McGregor is a devotee of the law of attraction, a belief that dramatically increased in popularity last decade with the release of the book and film “The Secret,” which preaches individuals can visualize and believe their way to success. While there is no scientific basis for the theory, it might as well be one of Einstein’s equations to McGregor.

“It is the most powerful thing in the world,” McGregor said. “It is the belief that you are able to create whatever situation that you want for yourself, and no one can take it from you. It is believing something is already yours, and then doing whatever you have to so that it comes true.

“The way I think and the way my mind goes, it is unstoppable. I can’t tell you exactly what it is, but it works.”

When McGregor first started flirting with a crossover bout against Mayweather, the idea was as far-fetched as a plumber’s apprentice quitting his job to pursue an MMA career and becoming the UFC’s biggest star a few years later.

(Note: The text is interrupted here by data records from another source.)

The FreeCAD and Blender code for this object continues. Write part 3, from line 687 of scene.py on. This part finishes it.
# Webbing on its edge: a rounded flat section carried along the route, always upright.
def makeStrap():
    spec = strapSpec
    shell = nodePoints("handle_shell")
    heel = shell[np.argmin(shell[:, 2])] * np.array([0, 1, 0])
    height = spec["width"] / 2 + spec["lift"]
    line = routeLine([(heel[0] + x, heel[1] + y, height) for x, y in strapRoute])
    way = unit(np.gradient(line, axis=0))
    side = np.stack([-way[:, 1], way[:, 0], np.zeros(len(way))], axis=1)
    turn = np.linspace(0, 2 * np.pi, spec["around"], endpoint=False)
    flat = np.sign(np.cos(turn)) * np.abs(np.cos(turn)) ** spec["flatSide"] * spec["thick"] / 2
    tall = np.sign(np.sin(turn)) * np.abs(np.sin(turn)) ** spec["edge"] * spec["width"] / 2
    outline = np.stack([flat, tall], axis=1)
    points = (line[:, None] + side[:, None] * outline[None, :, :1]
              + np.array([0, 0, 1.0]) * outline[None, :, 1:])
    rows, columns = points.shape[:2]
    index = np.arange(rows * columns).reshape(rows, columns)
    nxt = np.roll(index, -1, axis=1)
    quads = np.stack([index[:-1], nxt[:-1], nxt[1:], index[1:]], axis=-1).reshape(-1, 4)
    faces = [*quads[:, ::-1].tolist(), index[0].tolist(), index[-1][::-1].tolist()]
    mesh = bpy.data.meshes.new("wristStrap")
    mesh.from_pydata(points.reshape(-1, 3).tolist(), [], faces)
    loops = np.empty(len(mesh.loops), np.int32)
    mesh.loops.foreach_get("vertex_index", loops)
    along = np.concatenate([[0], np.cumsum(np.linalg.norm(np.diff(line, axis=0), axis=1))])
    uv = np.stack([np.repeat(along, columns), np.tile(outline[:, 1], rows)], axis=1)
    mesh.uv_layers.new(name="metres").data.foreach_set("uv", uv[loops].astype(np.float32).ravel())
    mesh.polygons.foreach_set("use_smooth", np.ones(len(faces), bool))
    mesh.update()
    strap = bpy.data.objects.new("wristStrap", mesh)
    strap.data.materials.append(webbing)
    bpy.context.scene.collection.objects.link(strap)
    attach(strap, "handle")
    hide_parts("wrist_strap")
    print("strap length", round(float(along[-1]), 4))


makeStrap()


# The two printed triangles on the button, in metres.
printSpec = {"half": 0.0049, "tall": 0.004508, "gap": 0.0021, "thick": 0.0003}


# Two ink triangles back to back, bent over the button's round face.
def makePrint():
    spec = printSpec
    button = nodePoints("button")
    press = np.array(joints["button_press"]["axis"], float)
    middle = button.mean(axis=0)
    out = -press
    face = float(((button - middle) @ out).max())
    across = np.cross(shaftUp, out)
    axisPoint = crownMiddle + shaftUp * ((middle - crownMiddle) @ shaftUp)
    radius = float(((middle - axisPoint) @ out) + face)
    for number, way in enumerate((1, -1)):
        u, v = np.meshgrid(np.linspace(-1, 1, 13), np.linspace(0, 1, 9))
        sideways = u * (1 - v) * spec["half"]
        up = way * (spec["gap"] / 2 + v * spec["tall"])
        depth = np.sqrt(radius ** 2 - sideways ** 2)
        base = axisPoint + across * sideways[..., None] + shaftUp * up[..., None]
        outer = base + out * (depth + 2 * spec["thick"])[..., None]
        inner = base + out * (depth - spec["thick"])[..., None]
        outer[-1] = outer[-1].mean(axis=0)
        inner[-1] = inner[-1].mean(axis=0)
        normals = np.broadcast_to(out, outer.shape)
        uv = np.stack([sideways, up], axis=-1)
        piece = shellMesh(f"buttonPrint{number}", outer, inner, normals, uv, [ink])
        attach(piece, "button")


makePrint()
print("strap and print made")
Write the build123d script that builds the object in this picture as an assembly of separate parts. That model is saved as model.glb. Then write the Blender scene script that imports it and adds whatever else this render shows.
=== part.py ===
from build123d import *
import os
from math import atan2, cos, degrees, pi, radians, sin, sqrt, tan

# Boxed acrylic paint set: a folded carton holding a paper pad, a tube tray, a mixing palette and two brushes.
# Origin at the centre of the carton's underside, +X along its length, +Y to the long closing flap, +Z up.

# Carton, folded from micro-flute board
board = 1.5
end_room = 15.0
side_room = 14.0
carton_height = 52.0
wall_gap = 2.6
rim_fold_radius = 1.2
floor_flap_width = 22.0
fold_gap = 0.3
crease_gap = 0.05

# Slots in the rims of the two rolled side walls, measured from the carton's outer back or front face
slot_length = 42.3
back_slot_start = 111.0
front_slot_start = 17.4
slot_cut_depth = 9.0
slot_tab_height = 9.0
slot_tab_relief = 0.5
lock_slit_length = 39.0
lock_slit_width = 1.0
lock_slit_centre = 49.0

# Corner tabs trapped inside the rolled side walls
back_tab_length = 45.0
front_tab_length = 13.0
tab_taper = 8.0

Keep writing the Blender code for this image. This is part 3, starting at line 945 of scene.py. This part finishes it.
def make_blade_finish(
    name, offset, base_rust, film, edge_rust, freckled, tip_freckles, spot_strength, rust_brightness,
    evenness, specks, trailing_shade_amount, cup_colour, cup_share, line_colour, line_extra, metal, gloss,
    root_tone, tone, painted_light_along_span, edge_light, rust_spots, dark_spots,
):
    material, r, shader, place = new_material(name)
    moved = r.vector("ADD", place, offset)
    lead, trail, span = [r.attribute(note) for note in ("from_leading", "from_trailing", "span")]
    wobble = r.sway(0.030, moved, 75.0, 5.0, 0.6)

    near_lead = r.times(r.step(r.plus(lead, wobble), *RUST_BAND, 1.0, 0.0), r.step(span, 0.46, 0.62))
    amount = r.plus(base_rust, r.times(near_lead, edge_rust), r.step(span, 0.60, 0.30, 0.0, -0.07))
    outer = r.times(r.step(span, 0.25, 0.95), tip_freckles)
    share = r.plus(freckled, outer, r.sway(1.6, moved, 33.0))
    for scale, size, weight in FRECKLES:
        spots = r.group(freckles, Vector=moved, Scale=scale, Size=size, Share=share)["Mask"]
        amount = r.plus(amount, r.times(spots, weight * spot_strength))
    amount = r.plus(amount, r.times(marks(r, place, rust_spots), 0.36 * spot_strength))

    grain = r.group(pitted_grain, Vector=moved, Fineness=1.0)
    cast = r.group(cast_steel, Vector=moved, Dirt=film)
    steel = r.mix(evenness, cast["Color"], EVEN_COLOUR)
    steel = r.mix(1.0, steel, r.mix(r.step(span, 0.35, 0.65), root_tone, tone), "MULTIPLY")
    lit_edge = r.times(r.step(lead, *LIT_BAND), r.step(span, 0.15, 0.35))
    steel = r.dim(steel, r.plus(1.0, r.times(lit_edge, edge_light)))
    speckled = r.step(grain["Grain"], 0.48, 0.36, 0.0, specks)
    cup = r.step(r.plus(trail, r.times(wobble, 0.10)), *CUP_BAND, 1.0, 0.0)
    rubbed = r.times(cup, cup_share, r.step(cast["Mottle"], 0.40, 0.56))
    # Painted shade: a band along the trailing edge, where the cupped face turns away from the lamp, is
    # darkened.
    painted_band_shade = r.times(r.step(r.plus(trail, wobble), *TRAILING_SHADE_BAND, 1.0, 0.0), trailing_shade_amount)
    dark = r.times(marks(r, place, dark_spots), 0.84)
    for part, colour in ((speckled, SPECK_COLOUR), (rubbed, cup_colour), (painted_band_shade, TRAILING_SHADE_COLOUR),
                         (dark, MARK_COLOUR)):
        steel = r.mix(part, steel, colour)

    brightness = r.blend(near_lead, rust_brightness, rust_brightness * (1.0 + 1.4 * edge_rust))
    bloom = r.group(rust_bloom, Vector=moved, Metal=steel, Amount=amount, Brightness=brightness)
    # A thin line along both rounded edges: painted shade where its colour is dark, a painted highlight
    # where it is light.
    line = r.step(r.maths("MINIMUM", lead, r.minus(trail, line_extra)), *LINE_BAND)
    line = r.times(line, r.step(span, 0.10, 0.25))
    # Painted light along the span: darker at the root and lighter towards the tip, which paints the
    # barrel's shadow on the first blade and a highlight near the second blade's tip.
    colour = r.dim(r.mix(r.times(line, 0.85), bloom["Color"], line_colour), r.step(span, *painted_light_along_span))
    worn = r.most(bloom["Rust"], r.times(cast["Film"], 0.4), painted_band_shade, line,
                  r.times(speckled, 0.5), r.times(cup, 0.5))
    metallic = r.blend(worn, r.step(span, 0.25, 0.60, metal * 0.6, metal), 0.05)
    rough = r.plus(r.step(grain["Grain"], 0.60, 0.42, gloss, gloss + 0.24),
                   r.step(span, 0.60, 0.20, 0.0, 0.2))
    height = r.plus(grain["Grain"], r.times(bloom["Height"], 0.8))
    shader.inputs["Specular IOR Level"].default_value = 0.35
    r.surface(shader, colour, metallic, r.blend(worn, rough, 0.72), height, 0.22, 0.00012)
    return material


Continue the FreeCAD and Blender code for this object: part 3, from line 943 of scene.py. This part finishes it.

But McGregor had already visualized that belief into reality, and he clearly pictured himself fighting Mayweather for the biggest check ever written to an MMA fighter.

As his star rose, McGregor found ways to keep the storyline alive by occasionally stirring the pot either through interviews or on social media.

Negotiations intensified this year, and another McGregor vision will come to fruition Saturday.

UFC president Dana White was among those who never thought the day would come. He consistently dismissed the possibility of his biggest star stepping outside of his contract for what figures to be the biggest combat sports event in history.

White should have known better. He said McGregor told him before he signed with the UFC that he would become a superstar and win two titles.

It took him barely three years to achieve that. White has learned the lesson. He now even believes McGregor when he says he will knock out Mayweather early in the fight, even though Mayweather has not been knocked down in his 49 fights.

“I am a believer in ‘Mystic Mac’ for sure,” White said. “This kid has done everything he said he would do, and he is claiming that he will knock out Floyd Mayweather within four rounds.

“That is why I call the kid the unicorn. He’s so confident in himself. You sit in a room with Conor for two minutes, and he’ll make you believe, too.”

He doesn’t have to convince the world he can box. Everyone will find out if he can soon enough.

But his plans go far beyond Saturday. He has a vision for the future of combat sports.

“I’m already the king of fighting,” McGregor said. “I’ll be the king of boxing now, also. I’ll get to pick and choose where the fights take place from here on whether it’s in the squared circle or an octagon. I’ll decide. I may dust this fool on Saturday night and change it from neither an octagon nor a ring, but create some brand new hybrid, middle of the ground like half-octagon, half-ring or something. I’ll say, ‘You want to fight me? This is my (expletive) place.’ Maybe that would be nice. We will see.”